Maintenance is less since we are using a streaming job to index the data.
Consistent state of data.

Cons:

Multiple versions of the same record, which is less useful as it grows.
Creates a lot of partition within a segment due to modifications.
Difficult to query due to multiple versions of the same record.

3. Index using Elasticsearch Snapshot:

Here the approach is to take the snapshot of the content model index from Elasticsearch and populate it into Druid. This is a one-time activity and it should be done periodically (for instance, daily once) to keep the state of the data consistent. Here the index field would be `timestamp` (time captured when the script starts to execute) .we can delete the older snapshots indexed to Druid during indexing which is not useful.

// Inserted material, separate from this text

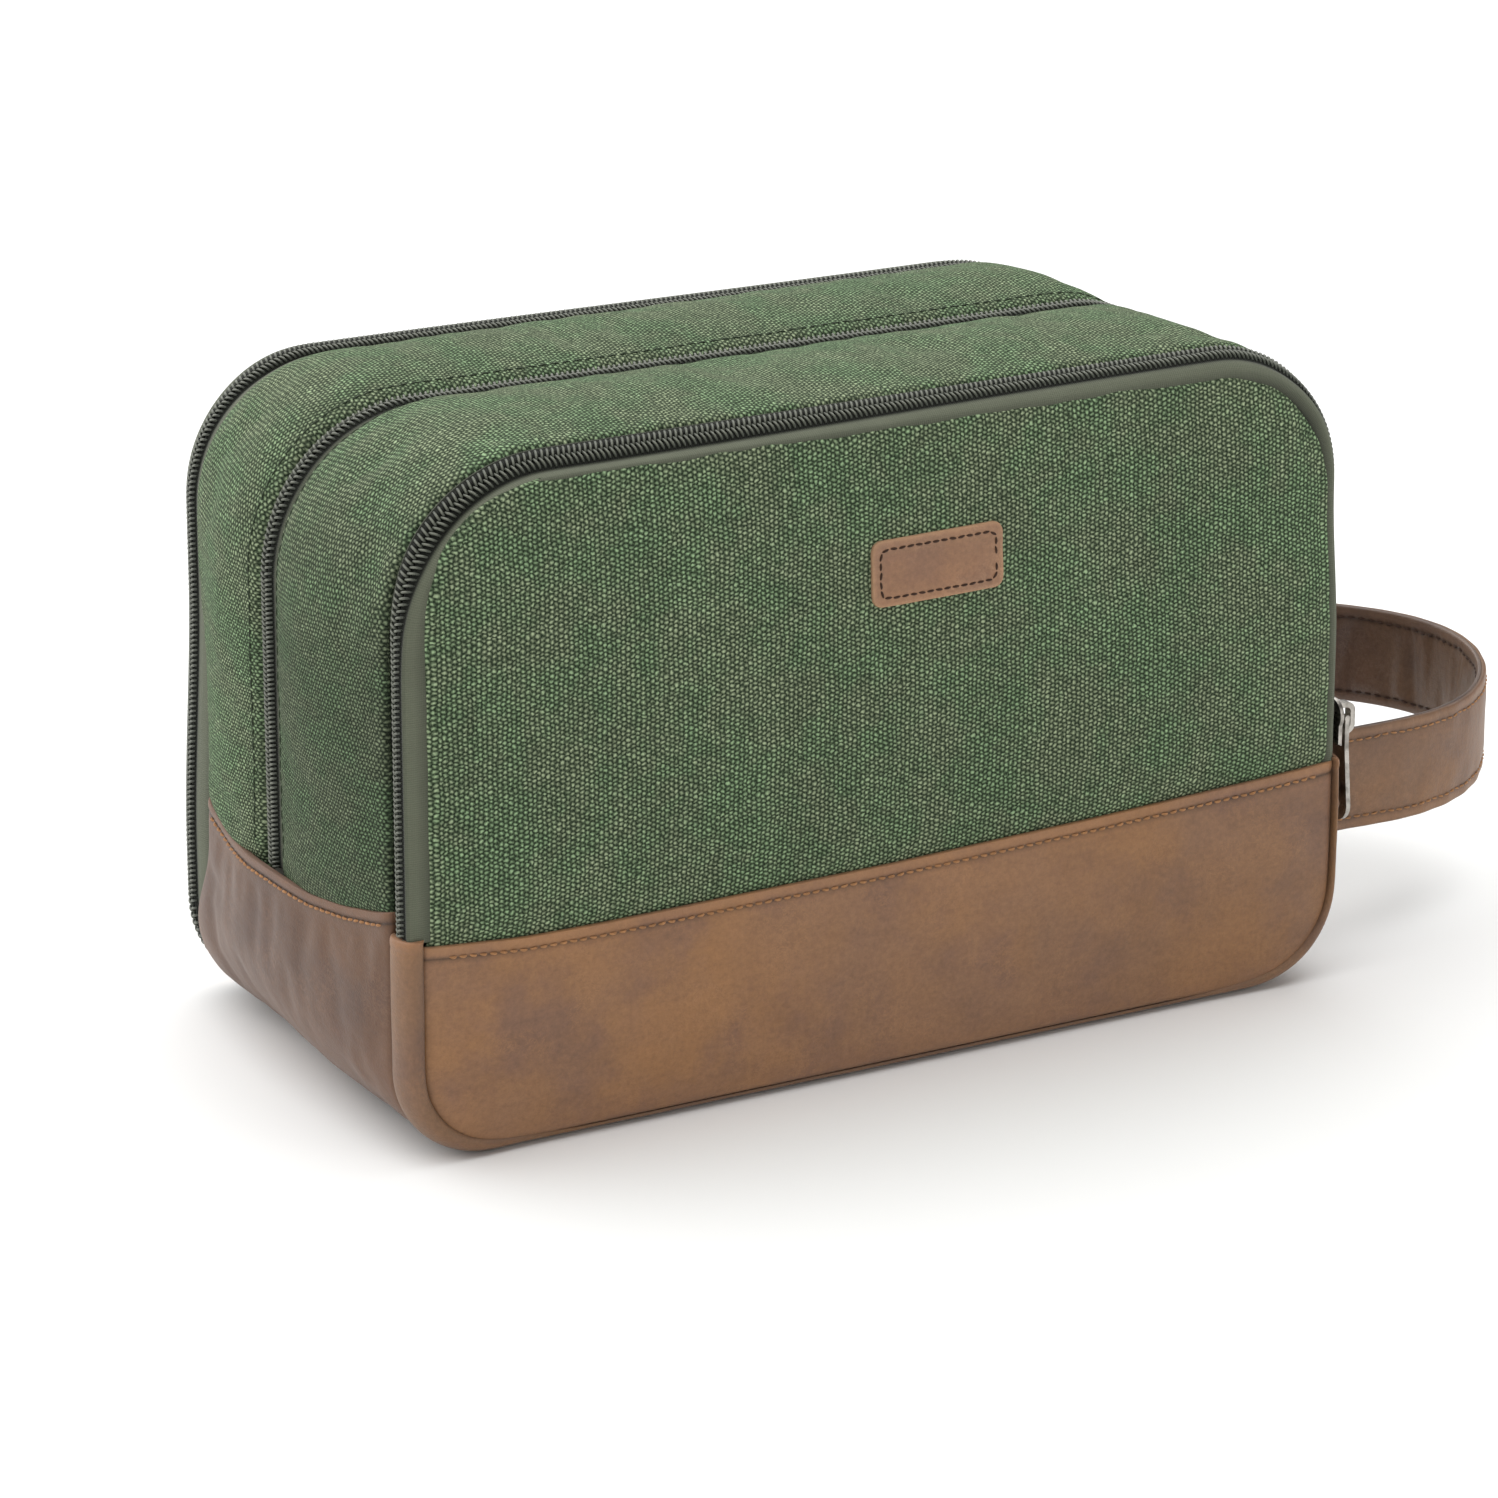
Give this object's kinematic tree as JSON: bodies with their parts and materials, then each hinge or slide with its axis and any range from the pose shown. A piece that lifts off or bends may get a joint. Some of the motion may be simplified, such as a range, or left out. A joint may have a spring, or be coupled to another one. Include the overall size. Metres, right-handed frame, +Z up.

Time taken to create a snapshot from Elasticsearch index < 1min

Time taken to ingest 493k records (compositesearch index) is < 5min

Re-indexing: Periodically, we have to replace the Druid datasource with a new content snapshot. We can delete the old datasource from Druid and create a new Datasource with a fresh copy of content model snapshot.

Pros:

Creates only one segment since it is a batch index
No multiple versions of the same records created.
querying is easy and performant.

Cons:

It is a Batch operation.

Conclusion:

we have tried out both the approach (2 & 3) and found that indexing transactional logs(2) require more work to make it easy to query from superset or from the Druid API and also it creates a lot of segments and partitions which might lead to slower query response. We are going ahead with the 3rd approach which is indexing content model snapshot from the script because of the advantages mentioned above.